I had an event last week that, to me, means that I am at least transitioning from being in "early recovery" to "long term recovery." I'm wondering if others have had particular events where they feel they crossed this threshold and, if so, what they were and when they occurred?

For me, I am just over 500 days sober, and my event was this. I flew cross country on a red eye flight for work, arriving east coast early Tuesday morning. I had meetings all day Tuesday, culminating in an important presentation late that afternoon. I worked on my presentation for most of my flight and slept for, at most, an hour. I arrived at a lunch meeting with someone that I had never met. She arrived first and was already drinking a glass of wine. Of course, by noon I was extremely exhausted and I was feeling the stress of giving my presentation. My presentation was barely finished and I hadn't practiced it at all. The woman I had lunch with had no idea that I didn't drink and would not have thought anything at all if I had a couple of glasses of wine at lunch. In fact, nobody would ever know.
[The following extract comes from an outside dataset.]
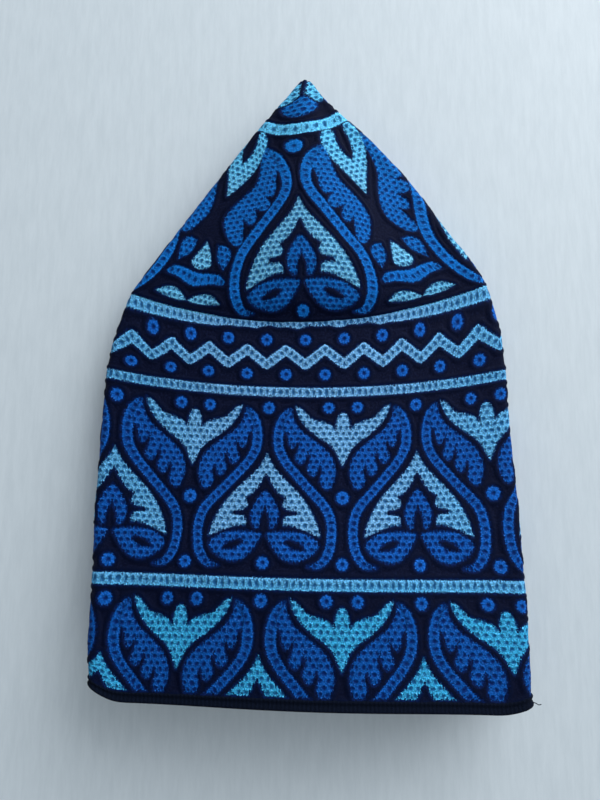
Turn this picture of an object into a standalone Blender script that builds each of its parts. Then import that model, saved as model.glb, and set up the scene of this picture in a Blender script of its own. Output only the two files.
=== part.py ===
"""An embroidered round prayer cap, folded flat in four layers and lying on its back panel.

The cap is a tube, the side band, closed at one end by a round crown. It is folded as a
gusseted paper bag is: the front quarter and the back quarter stay outside, and the left
and right quarters are tucked in between them, each with a fold down its middle.
+X is the wearer's side to the right of the front panel, +Y runs from the hem to the
crown's point, and +Z is up from the surface that the back panel lies on.
"""

import math
from collections import namedtuple

import bmesh
import bpy
import numpy as np

MM = 0.001

# Driving dimensions of the cloth, in millimetres
CLOTH = 1.8  # embroidered cloth, with its backing
SEAM_GAP = 0.3  # between the crown's rim and the band's top
BINDING_CLOTH = 1.0
BINDING_GAP = 0.3
BINDING_DEPTH = 4.0  # how far the binding reaches up from the hem
SOLID_TIP = 60.0  # the crown's layers are bunched solid further than this from its seam
CORNER_LEFT = 4.2  # how far the hem's left corner is drawn up, and its right one
CORNER_RIGHT = 2.6
CORNER_REACH = 16.0  # how far in from the fold a corner is drawn up
CORNER_FADES = 22.0  # and how far up from the hem
CORNER_START = 2.0  # how far outside the front panel's fold a corner is fully drawn up

# Points round one section of the fold
FRONT_STEPS = 20
BACK_STEPS = 8
GUSSET_STEPS = 7
OUTER_FOLD_STEPS = 5
INNER_FOLD_STEPS = 4

# One row for each section across the folded cap, in millimetres.
# along: distance on the cloth at the middle of the front panel.
# mid: the section's Y at the middle. sag, slant: how far its sides lie beyond that, both
# together and the right one against the left one.
# left, right: from the middle to the front panel's folds. spread: how much further the
# back panel's folds lie.
# crest, fold_top: the front panel's height at the middle and at its folds.
# base: the back panel's height.
# fold, tuck: the outside radius of the four outer folds, and the inside one of the two inner.
# tuck_x: from the middle to the centre of the inner folds.
Section = namedtuple(
    "Section", "along mid sag slant left right spread crest fold_top base fold tuck tuck_x"
)

BAND = [
    Section(0.0, -101.7, -1.1, -2.1, 64.2, 65.7, 4.0, 30.8, 26.0, 1.3, 3.5, 2.4, 9.0),
    Section(16.0, -86.1, -1.9, -1.0, 66.3, 66.9, 3.5, 28.0, 22.6, 0.9, 3.3, 2.0, 7.2),
    Section(33.7, -68.7, -1.2, -1.5, 67.2, 68.1, 3.0, 24.7, 18.6, 0.0, 3.1, 1.6, 6.4),
    Section(57.0, -45.9, 1.9, -0.3, 68.5, 68.4, 2.5, 19.6, 14.6, 0.0, 2.9, 1.2, 6.0),
    Section(75.5, -27.7, 3.7, 0.0, 68.4, 67.8, 2.0, 17.0, 12.6, 0.0, 2.7, 0.9, 5.7),
    Section(94.5, -8.9, 6.4, -0.3, 67.8, 67.6, 1.5, 15.4, 11.6, 0.0, 2.6, 0.8, 5.6),
    Section(106.7, 3.3, 6.6, 0.8, 66.2, 66.8, 1.0, 14.8, 11.2, 0.0, 2.5, 0.8, 5.6),
    Section(118.4, 15.1, 12.2, 1.6, 61.2, 63.0, 0.6, 14.0, 11.0, 0.0, 2.5, 0.8, 5.6),
]

CROWN = [
    Section(0.0, 15.1 + SEAM_GAP, 12.2, 1.6, 61.2, 63.0, 0.6, 14.0, 11.0, 0.0, 2.5, 0.8, 5.6),
    Section(9.0, 23.2, 12.8, 1.2, 54.9, 58.2, 0.5, 18.0, 11.5, 0.0, 2.5, 0.8, 5.6),
    Section(23.5, 37.6, 12.4, 0.8, 44.7, 48.1, 0.4, 20.0, 12.0, 0.0, 2.5, 0.8, 5.6),
    Section(41.4, 55.5, 10.0, 0.8, 33.4, 37.2, 0.3, 19.4, 12.2, 0.5, 2.5, 0.8, 5.6),
    Section(60.2, 74.2, 7.6, 0.6, 21.1, 23.2, 0.2, 17.2, 12.8, 2.0, 2.4, 0.8, 5.6),
    Section(74.6, 88.5, 4.6, 0.2, 11.9, 11.4, 0.0, 15.5, 13.0, 4.2, 2.0, 0.6, 4.6),
    Section(83.6, 97.4, 2.0, 0.0, 6.4, 5.6, 0.0, 14.5, 13.0, 5.8, 1.6, 0.4, 2.2),
    Section(91.0, 104.8, 0.2, 0.0, 2.0, 1.4, 0.0, 13.2, 12.6, 8.2, 0.9, 0.2, 0.4),
]

TUCK_SHARE = 0.42  # how far up between the panels the inner folds lie

BAND_RINGS = 15
CROWN_OUTER_RINGS = 14
CROWN_INNER_RINGS = 9

EMBROIDERY_BLUE = (0.030, 0.120, 0.420, 1.0)
CROWN_BLUE = (0.055, 0.190, 0.480, 1.0)
BINDING_NAVY = (0.008, 0.010, 0.028, 1.0)


def section_at(rows, along):
    """The section at a distance along the cloth, every column following a smooth monotone curve."""
    table = np.array(rows)
    knots = table[:, 0]
    steps = np.diff(knots)
    rates = np.diff(table, axis=0) / steps[:, None]
    slopes = np.vstack([rates[:1], rates])
    before, after = rates[:-1], rates[1:]
    same_way = before * after > 0
    total = np.where(same_way, before + after, 1.0)
    slopes[1:-1] = np.where(same_way, 2.0 * before * after / total, 0.0)
    i = int(np.clip(np.searchsorted(knots, along) - 1, 0, len(steps) - 1))
    s = (along - knots[i]) / steps[i]
    start, end = table[i], table[i + 1]
    leaving, arriving = slopes[i] * steps[i], slopes[i + 1] * steps[i]
    values = (
        (2 * s**3 - 3 * s**2 + 1) * start
        + (s**3 - 2 * s**2 + s) * leaving
        + (3 * s**2 - 2 * s**3) * end
        + (s**3 - s**2) * arriving
    )
    return Section(*values)


def arc(centre_x, centre_z, radius, start, end, steps):
    """Points on an arc between two angles in degrees, without its two ends."""
    angles = np.radians(np.linspace(start, end, steps + 1))[1:-1]
    return [(centre_x + radius * math.cos(a), centre_z + radius * math.sin(a)) for a in angles]


def layer(start, end, steps):
    """Points along one gusset layer, level at both of its ends."""
    shares = np.linspace(0.0, 1.0, steps + 1)
    return [
        (start[0] + (end[0] - start[0]) * s, start[1] + (end[1] - start[1]) * s * s * (3 - 2 * s))
        for s in shares
    ]


def right_gusset(row, inset, reach):
    """From the end of the front panel round the right gusset to the end of the back panel."""
    fold_x = reach - row.fold
    back_fold_x = fold_x + row.spread
    front_z = row.fold_top - row.fold
    back_z = row.base + row.fold
    tuck_z = row.base + TUCK_SHARE * (row.crest - row.base)
    fold_radius = row.fold - inset
    tuck_radius = row.tuck + inset
    points = arc(fold_x, front_z, fold_radius, 90, -90, OUTER_FOLD_STEPS)
    points += layer((fold_x, front_z - fold_radius), (row.tuck_x, tuck_z + tuck_radius), GUSSET_STEPS)
    points += arc(row.tuck_x, tuck_z, tuck_radius, 90, 270, INNER_FOLD_STEPS)
    points += layer((row.tuck_x, tuck_z - tuck_radius), (back_fold_x, back_z + fold_radius), GUSSET_STEPS)
    points += arc(back_fold_x, back_z, fold_radius, 90, -90, OUTER_FOLD_STEPS)
    return points


def folded_loop(row, inset):
    """The closed outline of one section, pushed into the cloth by inset."""
    left = row.left - row.fold
    right = row.right - row.fold
    front = []
    for share in np.linspace(-1.0, 1.0, FRONT_STEPS + 1):
        x = (right + left) / 2 * share + (right - left) / 2
        z = row.fold_top + (row.crest - row.fold_top) * (1 - share**2) ** 2 - inset
        front.append((x, z))
    back_ends = np.linspace(right + row.spread, -left - row.spread, BACK_STEPS + 1)
    back = [(x, row.base + inset) for x in back_ends]
    mirrored = [(-x, z) for x, z in reversed(right_gusset(row, inset, row.left))]
    return front + right_gusset(row, inset, row.right) + back + mirrored


def rise(value, low, high):
    """A smooth step from 0 to 1 while value goes from low to high."""
    share = min(max((value - low) / (high - low), 0.0), 1.0)
    return share**2 * (3 - 2 * share)


def placed(row, inset, on_band=True):
    """The section's outline in space, with its sides lying beyond its middle."""
    hem_share = 1 - rise(row.along, 0.0, CORNER_FADES) if on_band else 0.0
    points = []
    for x, z in folded_loop(row, inset):
        reach, corner = (row.right, CORNER_RIGHT) if x > 0 else (row.left, CORNER_LEFT)
        across = x / reach
        drawn_up = (1 - rise(reach + CORNER_START - abs(x), 0.0, CORNER_REACH)) ** 2
        y = row.mid + row.sag * across**2 + row.slant * across + corner * drawn_up * hem_share
        points.append((x * MM, y * MM, z * MM))
    return points


def add_ring(bm, row, inset, on_band=True):
    return [bm.verts.new(point) for point in placed(row, inset, on_band)]


def skin(bm, rings):
    """Faces between each ring and the next."""
    for lower, upper in zip(rings, rings[1:]):
        for i in range(len(lower)):
            j = (i + 1) % len(lower)
            bm.faces.new((lower[i], lower[j], upper[j], upper[i]))


def finish_object(name, bm, colour, roughness):
    bmesh.ops.recalc_face_normals(bm, faces=bm.faces)
    bmesh.ops.triangulate(bm, faces=bm.faces)
    mesh = bpy.data.meshes.new(name)
    bm.to_mesh(mesh)
    bm.free()
    mesh.shade_smooth()
    mesh.set_sharp_from_angle(angle=math.radians(50))
    material = bpy.data.materials.new(name)
    material.use_nodes = True
    shader = material.node_tree.nodes["Principled BSDF"]
    shader.inputs["Base Color"].default_value = colour
    shader.inputs["Roughness"].default_value = roughness
    shader.inputs["Metallic"].default_value = 0.0
    mesh.materials.append(material)
    obj = bpy.data.objects.new(name, mesh)
    bpy.context.scene.collection.objects.link(obj)
    return obj


def make_side_band():
    """The tube of the cap, open at the hem and at the crown's seam."""
    bm = bmesh.new()
    start = BINDING_CLOTH + BINDING_GAP
    rows = [section_at(BAND, along) for along in np.linspace(start, BAND[-1].along, BAND_RINGS)]
    outer = [add_ring(bm, row, 0.0) for row in rows]
    inner = [add_ring(bm, row, CLOTH) for row in rows]
    skin(bm, outer)
    skin(bm, inner)
    skin(bm, [outer[0], inner[0]])
    skin(bm, [outer[-1], inner[-1]])
    return finish_object("side_band", bm, EMBROIDERY_BLUE, 0.8)


def make_crown():
    """The round top, folded to a point, hollow up to where its layers bunch together."""
    bm = bmesh.new()
    outer_at = np.linspace(0.0, CROWN[-1].along, CROWN_OUTER_RINGS)
    inner_at = np.linspace(0.0, SOLID_TIP, CROWN_INNER_RINGS)
    outer = [add_ring(bm, section_at(CROWN, along), 0.0, on_band=False) for along in outer_at]
    inner = [add_ring(bm, section_at(CROWN, along), CLOTH, on_band=False) for along in inner_at]
    skin(bm, outer)
    skin(bm, inner)
    skin(bm, [outer[0], inner[0]])
    bm.faces.new(outer[-1])
    bm.faces.new(inner[-1])
    return finish_object("crown", bm, CROWN_BLUE, 0.8)


def make_hem_binding():
    """The plain strip folded over the raw edge, a channel that the band's edge stands in."""
    bm = bmesh.new()
    outer_face = -BINDING_GAP - BINDING_CLOTH
    inner_face = CLOTH + BINDING_GAP + BINDING_CLOTH
    # The channel's profile: how far into the cloth, and how far up from the hem
    profile = [
        (outer_face, BINDING_CLOTH),
        (outer_face, BINDING_DEPTH),
        (-BINDING_GAP, BINDING_DEPTH),
        (-BINDING_GAP, BINDING_CLOTH),
        (CLOTH + BINDING_GAP, BINDING_CLOTH),
        (CLOTH + BINDING_GAP, BINDING_DEPTH),
        (inner_face, BINDING_DEPTH),
        (inner_face, BINDING_CLOTH),
        (CLOTH, 0.0),
        (0.0, 0.0),
    ]
    rings = [add_ring(bm, section_at(BAND, along), inset) for inset, along in profile]
    skin(bm, rings + rings[:1])
    return finish_object("hem_binding", bm, BINDING_NAVY, 0.75)


def main():
    for obj in list(bpy.data.objects):
        bpy.data.objects.remove(obj, do_unlink=True)
    make_crown()
    make_side_band()
    make_hem_binding()


main()
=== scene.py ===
"""An embroidered prayer cap, folded flat in layers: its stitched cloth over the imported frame."""

import math
from collections import namedtuple

import bpy
import numpy as np
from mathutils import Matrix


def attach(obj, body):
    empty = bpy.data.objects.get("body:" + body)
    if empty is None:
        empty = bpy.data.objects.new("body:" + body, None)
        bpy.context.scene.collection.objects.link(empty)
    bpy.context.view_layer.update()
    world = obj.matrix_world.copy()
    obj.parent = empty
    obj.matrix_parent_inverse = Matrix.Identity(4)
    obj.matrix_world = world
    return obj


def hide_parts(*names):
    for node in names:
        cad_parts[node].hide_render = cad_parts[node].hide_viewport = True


MM = 0.001

# The folded cloth. Each row says how the section lies at that distance along the front, in mm.
TUCK_SHARE = 0.42
Section = namedtuple(
    "Section",
    "along mid sag slant left right spread crest fold_top base fold tuck tuck_x",
)
BAND = [
    Section(0.0, -101.7, -1.1, -2.1, 64.2, 65.7, 4.0, 30.8, 26.0, 1.3, 3.5, 2.4, 9.0),
    Section(16.0, -86.1, -1.9, -1.0, 66.3, 66.9, 3.5, 28.0, 22.6, 0.9, 3.3, 2.0, 7.2),
    Section(33.7, -68.7, -1.2, -1.5, 67.2, 68.1, 3.0, 24.7, 18.6, 0.0, 3.1, 1.6, 6.4),
    Section(57.0, -45.9, 1.9, -0.3, 68.5, 68.4, 2.5, 19.6, 14.6, 0.0, 2.9, 1.2, 6.0),
    Section(75.5, -27.7, 3.7, 0.0, 68.4, 67.8, 2.0, 17.0, 12.6, 0.0, 2.7, 0.9, 5.7),
    Section(94.5, -8.9, 6.4, -0.3, 67.8, 67.6, 1.5, 15.4, 11.6, 0.0, 2.6, 0.8, 5.6),
    Section(106.7, 3.3, 6.6, 0.8, 66.2, 66.8, 1.0, 14.8, 11.2, 0.0, 2.5, 0.8, 5.6),
    Section(118.4, 15.1, 12.2, 1.6, 61.2, 63.0, 0.6, 14.0, 11.0, 0.0, 2.5, 0.8, 5.6),
]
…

If I had placed myself in that position early in my recovery (exhausted, very stressed, easy opportunity to drink with no perceivable consequences), the desire for a drink would have been overwhelming. But it wasn't. I didn't even consider having a drink. I ordered a ginger beer, stated that I don't drink, and had a nice lunch. The option of drinking was just not on the table. It wasn't anything more or less than that. Not a big decision. It was the next day that I thought more about this and realized that it feels like I have entered a new phase.